Important Properties of Similar Triangles
Corresponding Angles Are Equal
If two triangles are similar, all corresponding angles are equal.
Corresponding Sides Are Proportional
The ratio of matching sides remains constant.
Ratio of Areas
The ratio of areas equals the square of corresponding side ratios.
Same Shape
Similar triangles always have the same shape but not necessarily the same size.
Real-Life Applications of Triangles
Construction and Architecture
Builders use triangular structures because triangles provide strength and stability.

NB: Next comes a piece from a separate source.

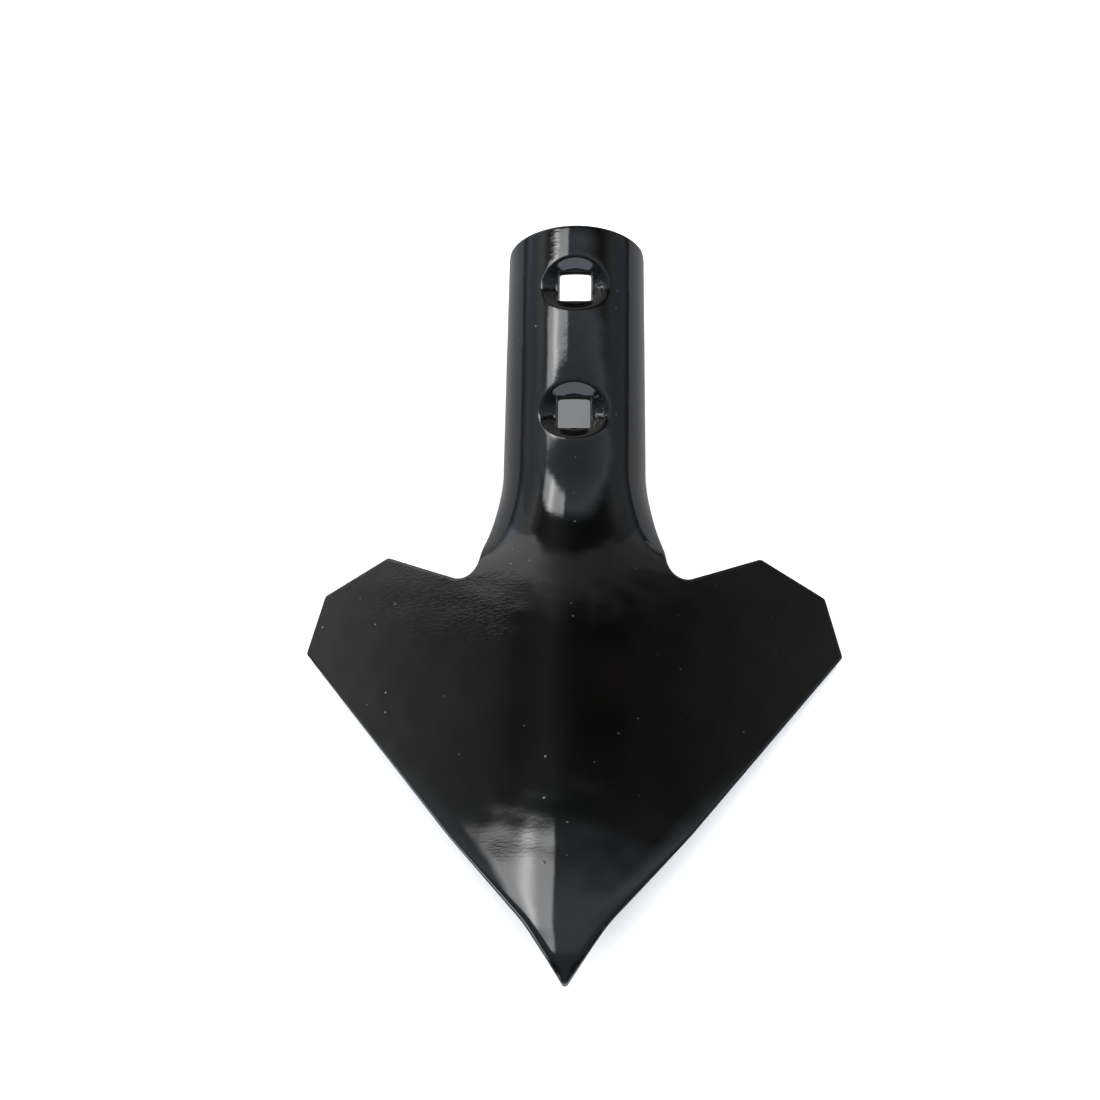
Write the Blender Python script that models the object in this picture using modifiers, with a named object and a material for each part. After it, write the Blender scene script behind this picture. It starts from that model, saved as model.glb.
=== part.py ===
"""Cultivator sweep: a heart-shaped soil blade and its half-round neck, pressed from one steel plate.

The real share is punched flat, heated and pressed, and this script makes it in the same order:

1. a flat sheet of plate, cut to the outline of the blank;
2. the forming map, which lays every point of the flat blank on the pressed shape;
3. two countersunk square holes in the neck, for the plough bolts that hold it to a tine.

Units are metres and +Z is up. The share lies on its two wing ends as it lies on a bench, with its
outer face up, its point towards -Y and its neck rising towards +Y. The flat blank is described by
two lengths: "across", measured from the centre line, and "along", measured from the point.
"""
from math import cos, pi, radians, sin

import bmesh
import bpy
import numpy as np

# ---- driving dimensions, in metres and degrees -------------------------------------------------
NODE = "sweep_share"
PLATE = 0.006                    # thickness of the steel

# flat blank, right half: (across, along)
NOSE = (0.0138, 0.0206)          # where the narrow point widens into the cutting edge
EDGE_CREST = (0.0429, 0.0529)    # the cutting edge bows out a little here
WING_TIP = (0.1093, 0.1329)      # widest corner, the end of the cutting edge
WING_HEEL = (0.1043, 0.1584)     # end of the short shoulder beside it
WING_BACK = (0.0773, 0.1717)     # end of the cropped back corner
BACK_EDGE_SLOPE = 26.5           # the back edge falls towards the neck by this angle
NECK_ROOT_RADIUS = 0.0070        # fillet between the back edge and the neck
NECK_HALF = 0.0374               # half the developed width of the neck
NECK_END = 0.3080                # length of the blank, point to neck end
NECK_CORNER_RADIUS = 0.0050

# pressed shape, all for the middle of the plate
RIDGE_PITCH = 13.0               # blade ridge above the level of the cutting edges
NECK_PITCH = 27.55               # neck axis above the same level
BEND_START = 0.1552              # along: the bend between the two starts, on the blade's side
BEND_END = 0.2074                # along: the neck is straight from here on
BEND_POWER = 0.78                # below 1, so the bend is tighter near the blade
RIDGE_RADIUS = 0.0468            # roundness of the blade's ridge
WING_DROOP = 18.3                # the wings fall away from the ridge by this angle
NECK_RADIUS = 0.0270             # the neck is rolled to this radius
FLARE_START = 0.1542             # along: the ridge starts to tighten into the neck
FLARE_END = 0.2044               # along: the neck has its full roll
FLARE_HALF = 0.0400              # across: only metal nearer than this joins in flare and bend
FLARE_FADE = 0.0160              # across: width over which both die out in the wings
LIE_ANGLE = -16.4                # turn about X that brings the share onto its wing ends

FULL_ROLL = 200.0                # a limit for the slope that the neck never reaches

# bolt holes in the flat, for 1/2 inch plough bolts with a square neck
UPPER_HOLE = 0.2808              # along: centre of the hole nearer the neck end
BOLT_PITCH = 0.05715             # 2 1/4 inch
SQUARE_ACROSS = 0.0146           # the press narrows this to 13 mm at the inner face
SQUARE_ALONG = 0.0136
SINK_DEPTH = 0.0032              # depth of the countersink below the outer face
SINK_MOUTH = (0.0132, 0.0122)    # half the oval mouth, across and along
SINK_FLOOR = 0.0082              # radius of the countersink's floor
SINK_SIDES = 40

CELL = 0.0050                    # grid pitch of the sheet, small enough to press smoothly
WELD = 0.00001                   # points nearer than this are one point
LINE_MARGIN = 0.0100             # the centre line is summed this far past both ends
LINE_STATIONS = 1361             # points in that sum
SLOPE_STEPS = 12                 # samples of the section's slope between the ridge and a point
NORMAL_STEP = 0.00005            # distance between the points that give the surface's normal
PAINT_BLACK = (0.012, 0.012, 0.014, 1.0)
PAINT_ROUGHNESS = 0.12
SHARP_ANGLE = 35.0               # edges sharper than this are shaded as edges


# ---- small helpers ------------------------------------------------------------------------------
def ease(value):
    """0 below 0, 1 above 1, and a smooth rise between."""
    value = np.clip(value, 0.0, 1.0)
    return value * value * (3.0 - 2.0 * value)


def blend(start, end, share):
    return start + (end - start) * share


def clear_scene():
    for item in list(bpy.data.objects):
        bpy.data.objects.remove(item)


def new_collection(name):
    collection = bpy.data.collections.new(name)
    bpy.context.scene.collection.children.link(collection)
    return collection


def mesh_object(name, mesh_data, collection):
    item = bpy.data.objects.new(name, mesh_data)
    collection.objects.link(item)
    return item


def as_cutter(item):
    item.hide_render = True
    item.display_type = "WIRE"
    return item


def boolean(item, cutter, operation):
    """Cut or join with the exact solver and keep the result as the object's own mesh."""
    step = item.modifiers.new("cut", "BOOLEAN")
    step.solver = "EXACT"
    step.operation = operation
    step.object = cutter
    evaluated = item.evaluated_get(bpy.context.evaluated_depsgraph_get())
    result = bpy.data.meshes.new_from_object(evaluated)
    item.modifiers.clear()
    item.data = result


# ---- the flat blank -----------------------------------------------------------------------------
def arc(centre, radius, start, end, steps=6):
    """Points on a circle from one angle to another, both ends included."""
    return [(centre[0] + radius * cos(a), centre[1] + radius * sin(a))
            for a in np.linspace(start, end, steps + 1)]


def half_outline():
    """Right half of the blank, from the point up to the middle of the neck end."""
    slope = radians(BACK_EDGE_SLOPE)
    root_across = NECK_HALF + NECK_ROOT_RADIUS
    # the fillet's centre stands one radius behind the back edge and one beside the neck
    back_edge = WING_BACK[1] - (WING_BACK[0] - root_across) * np.tan(slope)
    root = (root_across, back_edge + NECK_ROOT_RADIUS / cos(slope))
    corner = (NECK_HALF - NECK_CORNER_RADIUS, NECK_END - NECK_CORNER_RADIUS)
    points = [(0.0, 0.0), NOSE, EDGE_CREST, WING_TIP, WING_HEEL, WING_BACK]
    points += arc(root, NECK_ROOT_RADIUS, slope - pi / 2, -pi)
    points += arc(corner, NECK_CORNER_RADIUS, 0.0, pi / 2)
    return points


def blank_cutter(collection):
    """The outline as a filled curve, thicker than the plate, made a closed mesh."""
    right = half_outline()
    left = [(-across, along) for across, along in reversed(right[1:])]
    curve = bpy.data.curves.new("blank_outline", "CURVE")
    curve.dimensions = "2D"
    curve.fill_mode = "BOTH"
    curve.extrude = PLATE
    spline = curve.splines.new("POLY")
    spline.points.add(len(right) + len(left) - 1)
    for point, (across, along) in zip(spline.points, right + left):
        point.co = (across, along, 0.0, 1.0)
    spline.use_cyclic_u = True
    outline = mesh_object("blank_outline_curve", curve, collection)
    evaluated = outline.evaluated_get(bpy.context.evaluated_depsgraph_get())
    cutter_mesh = bpy.data.meshes.new_from_object(evaluated)
    bpy.data.objects.remove(outline)
    work = bmesh.new()
    work.from_mesh(cutter_mesh)
    bmesh.ops.remove_doubles(work, verts=work.verts, dist=WELD)
    bmesh.ops.recalc_face_normals(work, faces=work.faces)
    work.to_mesh(cutter_mesh)
    work.free()
    return as_cutter(mesh_object("blank_outline", cutter_mesh, collection))


def sheet(collection):
    """A gridded slab of plate, centred on its own mid-plane and larger than the blank."""
    half_cells = int(np.ceil(WING_TIP[0] / CELL))
    long_cells = int(np.ceil(NECK_END / CELL)) + 1
    work = bmesh.new()
    bmesh.ops.create_grid(work, x_segments=2 * half_cells, y_segments=long_cells, size=0.5)
    for vert in work.verts:
        vert.co.x *= 2 * half_cells * CELL
        vert.co.y = (vert.co.y + 0.5) * long_cells * CELL - CELL / 2
    plate_mesh = bpy.data.meshes.new(NODE)
    work.to_mesh(plate_mesh)
    work.free()
    slab = mesh_object(NODE, plate_mesh, collection)
    thick = slab.modifiers.new("plate", "SOLIDIFY")
    thick.thickness = PLATE
    thick.offset = 0.0
    return slab


def hole_centres():
    return [(0.0, UPPER_HOLE), (0.0, UPPER_HOLE - BOLT_PITCH)]


def sink_cutter(centre, collection):
    """A cone that leaves the oval mouth at the outer face and the round floor below it."""
    work = bmesh.new()
    # the cone carries on past the outer face, at the same slope, so that it cuts cleanly
    mouth_mean = sum(SINK_MOUTH) / 2
    slope = (mouth_mean - SINK_FLOOR) / SINK_DEPTH
    height = SINK_DEPTH + PLATE
    bmesh.ops.create_cone(work, cap_ends=True, segments=SINK_SIDES, depth=height,
                          radius1=SINK_FLOOR, radius2=SINK_FLOOR + slope * height)
    middle = PLATE / 2 - SINK_DEPTH + height / 2
    for vert in work.verts:
        vert.co.x = centre[0] + vert.co.x * SINK_MOUTH[0] / mouth_mean
        vert.co.y = centre[1] + vert.co.y * SINK_MOUTH[1] / mouth_mean
        vert.co.z += middle
    cutter_mesh = bpy.data.meshes.new("countersink")
    work.to_mesh(cutter_mesh)
    work.free()
    return as_cutter(mesh_object("countersink", cutter_mesh, collection))


def square_cutter(centre, collection):
    work = bmesh.new()
    bmesh.ops.create_cube(work, size=1.0)
    for vert in work.verts:
        vert.co.x = centre[0] + vert.co.x * SQUARE_ACROSS
        vert.co.y = centre[1] + vert.co.y * SQUARE_ALONG
        vert.co.z *= 2 * PLATE
    cutter_mesh = bpy.data.meshes.new("square_punch")
    work.to_mesh(cutter_mesh)
    work.free()
    return as_cutter(mesh_object("square_punch", cutter_mesh, collection))


# ---- the forming map ----------------------------------------------------------------------------
def ridge_line(along):
    """Place (run, rise) and pitch of the centre line, summed from its direction."""
    station = np.linspace(-LINE_MARGIN, NECK_END + LINE_MARGIN, LINE_STATIONS)
    bent = np.clip((station - BEND_START) / (BEND_END - BEND_START), 0.0, 1.0)
    pitch = np.radians(blend(RIDGE_PITCH, NECK_PITCH, ease(bent ** BEND_POWER)) + LIE_ANGLE)
    step = station[1] - station[0]
    middle = (pitch[1:] + pitch[:-1]) / 2
    run = np.concatenate([[0.0], np.cumsum(np.cos(middle) * step)])
    rise = np.concatenate([[0.0], np.cumsum(np.sin(middle) * step)])
    return (np.interp(along, station, run), np.interp(along, station, rise),
            np.interp(along, station, pitch))


def mid_plane(across, along):
    """Where the middle of the plate at (across, along) goes in the press.

    The ridge line carries the section. Near the centre it bends up into the neck, and out in the
    wings it runs on straight. A cross-section turns down from the ridge: its slope grows with the
    arc, faster where the metal joins the neck, and levels off at the wings' droop. The mean of
    the slope's cosine and sine over the arc gives the distance out and the drop below the ridge.
    """
    near = 1.0 - ease((np.abs(across) - FLARE_HALF) / FLARE_FADE)
    run, rise, pitch = ridge_line(along)
    blade_pitch = radians(RIDGE_PITCH + LIE_ANGLE)
    run = blend((along + LINE_MARGIN) * cos(blade_pitch), run, near)
    rise = blend((along + LINE_MARGIN) * sin(blade_pitch), rise, near)
    pitch = blend(blade_pitch, pitch, near)
    flare = ease((along - FLARE_START) / (FLARE_END - FLARE_START)) * near
    turn = blend(1.0 / RIDGE_RADIUS, 1.0 / NECK_RADIUS, flare)
    limit = np.radians(WING_DROOP * (1.0 - flare) + FULL_ROLL * flare ** 1.5)
    part = (np.arange(SLOPE_STEPS) + 0.5) / SLOPE_STEPS
    arc_angle = (np.abs(across) * turn)[:, None] * part
    slope = arc_angle / np.cbrt(1.0 + (arc_angle / limit[:, None]) ** 3)
    out = across * np.cos(slope).mean(axis=1)
    drop = np.abs(across) * np.sin(slope).mean(axis=1)
    return np.stack([out, run + drop * np.sin(pitch), rise - drop * np.cos(pitch)], axis=1)


def pressed(points):
    """Map flat points (across, along, height over the middle of the plate) to the pressed share."""
    across, along, height = points.T
    step = NORMAL_STEP
    sideways = mid_plane(across + step, along) - mid_plane(across - step, along)
    forwards = mid_plane(across, along + step) - mid_plane(across, along - step)
    normal = np.cross(sideways, forwards)
    normal /= np.linalg.norm(normal, axis=1, keepdims=True)
    return mid_plane(across, along) + height[:, None] * normal


def press(item):
    """Triangulate the flat blank, move its points through the map and stand it on z = 0."""
    work = bmesh.new()
    work.from_mesh(item.data)
    bmesh.ops.remove_doubles(work, verts=work.verts, dist=WELD)
    bmesh.ops.dissolve_degenerate(work, edges=work.edges, dist=WELD)
    bmesh.ops.triangulate(work, faces=work.faces)
    work.to_mesh(item.data)
    work.free()
    points = np.empty(3 * len(item.data.vertices))
    item.data.vertices.foreach_get("co", points)
    points = pressed(points.reshape(-1, 3))
    low, high = points.min(axis=0), points.max(axis=0)
    points -= [(low[0] + high[0]) / 2, (low[1] + high[1]) / 2, low[2]]
    item.data.vertices.foreach_set("co", points.ravel())
    item.data.update()


# ---- finish and assembly ------------------------------------------------------------------------
def black_paint():
    paint = bpy.data.materials.new("gloss_black_paint")
    paint.use_nodes = True
    shader = paint.node_tree.nodes["Principled BSDF"]
    shader.inputs["Base Color"].default_value = PAINT_BLACK
    shader.inputs["Roughness"].default_value = PAINT_ROUGHNESS
    shader.inputs["Metallic"].default_value = 0.0
    return paint


def main():
    clear_scene()
    share_collection = new_collection("cultivator_sweep")
    cutters = new_collection("cutters")

    share = sheet(share_collection)
    boolean(share, blank_cutter(cutters), "INTERSECT")
    for centre in hole_centres():
        boolean(share, sink_cutter(centre, cutters), "DIFFERENCE")
        boolean(share, square_cutter(centre, cutters), "DIFFERENCE")
    press(share)

    share.data.materials.clear()
    share.data.materials.append(black_paint())
    share.data.shade_smooth()
    share.data.set_sharp_from_angle(angle=radians(SHARP_ANGLE))
    print(NODE, len(share.data.vertices), "points,", len(share.data.polygons), "faces")


main()
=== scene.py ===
# %% [markdown]
# # A cultivator sweep, pressed from plate and dipped in gloss black paint
#
# A sweep, or goosefoot share, is the part of a cultivator that cuts through the soil. It is one
# piece of steel: a flat blank is punched out, heated, and squeezed between two dies. The wings
# stay nearly flat, a ridge runs up the middle, and behind the wings the ridge tightens into a
# half-round neck that hugs the tine. Two plough bolts hold it there.
#
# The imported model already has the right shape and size, but its faces are coarse. This lesson
# makes the same share again with fine, smooth faces and real edges, and then gives it its paint,
# its light and its camera. Everything is in metres, with +Z up and the nose towards -Y.

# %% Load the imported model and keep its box
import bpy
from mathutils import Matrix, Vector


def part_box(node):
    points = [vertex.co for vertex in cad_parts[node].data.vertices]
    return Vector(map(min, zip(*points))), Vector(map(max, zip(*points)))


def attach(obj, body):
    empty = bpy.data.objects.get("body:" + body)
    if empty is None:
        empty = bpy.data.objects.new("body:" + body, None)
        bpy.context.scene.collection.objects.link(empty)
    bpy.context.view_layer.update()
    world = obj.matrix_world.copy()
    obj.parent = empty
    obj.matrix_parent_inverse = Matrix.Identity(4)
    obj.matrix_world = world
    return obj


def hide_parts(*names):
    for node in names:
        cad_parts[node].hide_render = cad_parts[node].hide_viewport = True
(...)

Measuring Heights and Distances
Similar triangles help measure the height of buildings, trees, and mountains.
Navigation and Maps
Engineers and map designers use triangular concepts to calculate distances.
Bridges and Towers
The framework of many bridges uses triangular designs because they are strong and stable.
Conclusion
The chapter Triangles is an important part of Class 10 Mathematics because it develops logical thinking and problem-solving skills. Concepts like Similar Triangles, Basic Proportionality Theorem, Pythagoras Theorem, and Area Relationships are frequently asked in board exams.
If you understand the theorems and practice enough questions, this chapter becomes very easy to score in. With regular practice and proper understanding, you can confidently master the Triangles chapter and score high marks in your Class 10 Maths exam.